Within the category of indirect taxation, as we shall have further occasion to show, is embraced a tax upon business done in a corporate capacity, which is the subject-matter of the tax imposed in the act under consideration. The Pollock Case construed the tax there levied as direct, because it was imposed upon property simply because of its ownership. In the present case the tax is not payable unless there be a carrying on or doing of business in the designated capacity, and this is made the occasion for the tax, measured by the standard prescribed. The difference between the acts is not merely nominal, but rests upon substantial differences between the mere ownership of property and the actual doing of business in a certain way.

  • The tax is upon business done in a corporate capacity.
  • The tax is payable when business is done in the designated (corporate) capacity.
  • The tax is upon the actual doing of business in a certain (corporate) way.

Excises are 'taxes laid upon the manufacture, sale, or consumption of commodities within the country, upon licenses to pursue certain occupations, and upon corporate privileges.'

  • Excise tax and privilege tax are synonymous.
  • This corporate excise tax is a corporate privilege tax.

The tax under consideration, as we have construed the statute, may be described as an excise upon the particular privilege of doing business in a corporate capacity, i. e., with the advantages which arise from corporate or quasi corporate organization; or, when applied to insurance companies, for doing the business of such companies. As was said in the Thomas Case, supra, the requirement to pay such taxes involves the exercise of privileges, and the element of absolute and unavoidable demand is lacking. If business is not done in the manner described in the statute, no tax is payable.

  • The excise tax is upon the particular privilege of doing business in a corporate capacity.
  • The requirement to pay involves the exercise of privileges (doing business in a corporate capacity).
  • If business is not done in the manner described (in a corporate capacity), no tax is payable.

In the case at bar we have already discussed the limitations which the Constitution imposes upon the right to levy excise taxes, and it could not be said, even if the principles of the 14th Amendment were applicable to the present case, that there is no substantial difference between the carrying on of business by the corporations taxed, and the same business when conducted by a private firm or individual.

        Double negatives cancel:
        Parse:
It could . be said, there is . substantial difference between the carrying on of business by the corporations taxed, and the same business when conducted by a private firm or individual.

There is substantial difference between the carrying on of business by the corporations taxed, and the same business when conducted by a private firm or individual.  The thing taxed is not the mere dealing in merchandise, in which the actual transactions may be the same, whether conducted by individuals or corporations, but the tax is laid upon the privileges which exist in conducting business with the advantages which inhere in the corporate capacity of those taxed, and which are not enjoyed by private firms or individuals. These advantages are obvious, and have led to the formation of such companies in nearly all branches of trade. The continuity of the business, without interruption by death or dissolution, the transfer of property interests by the disposition of shares of stock, the advantages of business controlled and managed by corporate directors, the general absence of individual liability, these and other things inhere in the advantages of business thus conducted, which do not exist when the same business is conducted by private individuals or partnerships. It is this distinctive privilege which is the subject of taxation, not the mere buying or selling or handling of goods, which may be the same, whether done by corporations or individuals.
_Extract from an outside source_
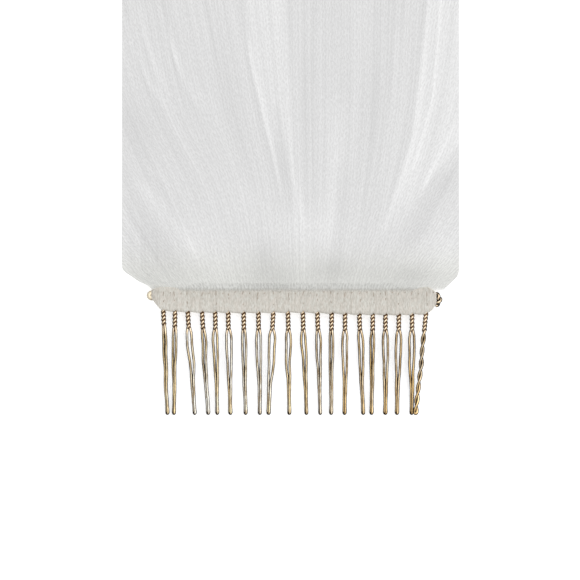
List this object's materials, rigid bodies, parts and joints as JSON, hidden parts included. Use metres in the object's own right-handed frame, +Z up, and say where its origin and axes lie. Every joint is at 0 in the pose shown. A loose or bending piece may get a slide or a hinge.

  • The tax is upon privileges which exist in conducting (corporate) business.
  • Individuals do NOT enjoy such privileges unless they hold stock in a corporation.
  • Stock holders (corporate owners) are fully immunized from the liability of a corporate tort.
  • It is the distinctive privilege (business in corporate form) that is taxed.

Applying that doctrine to this case, the measure of taxation being the income of the corporation from all sources, as that is but the measure of a privilege tax within the lawful authority of Congress to impose, it is no valid objection that this measure includes, in part, at least, property which, as such, could not be directly taxed.

  • The measure of the privilege tax of a corporation is the income of the corporation from all sources.
  • Income is the measure of the (corporate) privilege being taxed.

What we have said as to the character of the corporation tax as an excise disposes of the contention that it is direct, and therefore requiring apportionment by the Constitution. It remains to consider whether these corporations are engaged in business. 'Business' is a very comprehensive term and embraces everything about which a person can be employed. Black's Law Dict. 158, citing People ex rel. Hoyt v. Tax Comrs. 23 N. Y. 242, 244. 'That which occupies the time, attention, and labor of men for the purpose of a livelihood or profit.' 1 Bouvier's Law Dict. p. 273.

We think it is clear that corporations organized for the purpose of doing business, and actually engaged in such activities as leasing property, collecting rents, managing office buildings, making investments of profits, or leasing ore lands and collecting royalties, managing wharves, dividing profits, and in some cases investing the surplus, are engaged in business within the meaning of this statute, and in the capacity necessary to make such organizations subject to the law.

  • The character of the corporation tax is an excise tax.

        In Summary:
  • The tax is upon the doing of corporate business.
  • The doing of corporate business is a privilege.
  • The corporation's net income is the measure of the importance of the privilege.
  • Thus the corporation's net income is the measure of the privilege being taxed.
  • Natural Persons do not have such distinctive privilege which is the subject of taxation.
  • Unless the Natural Person owns shares of corporate stock.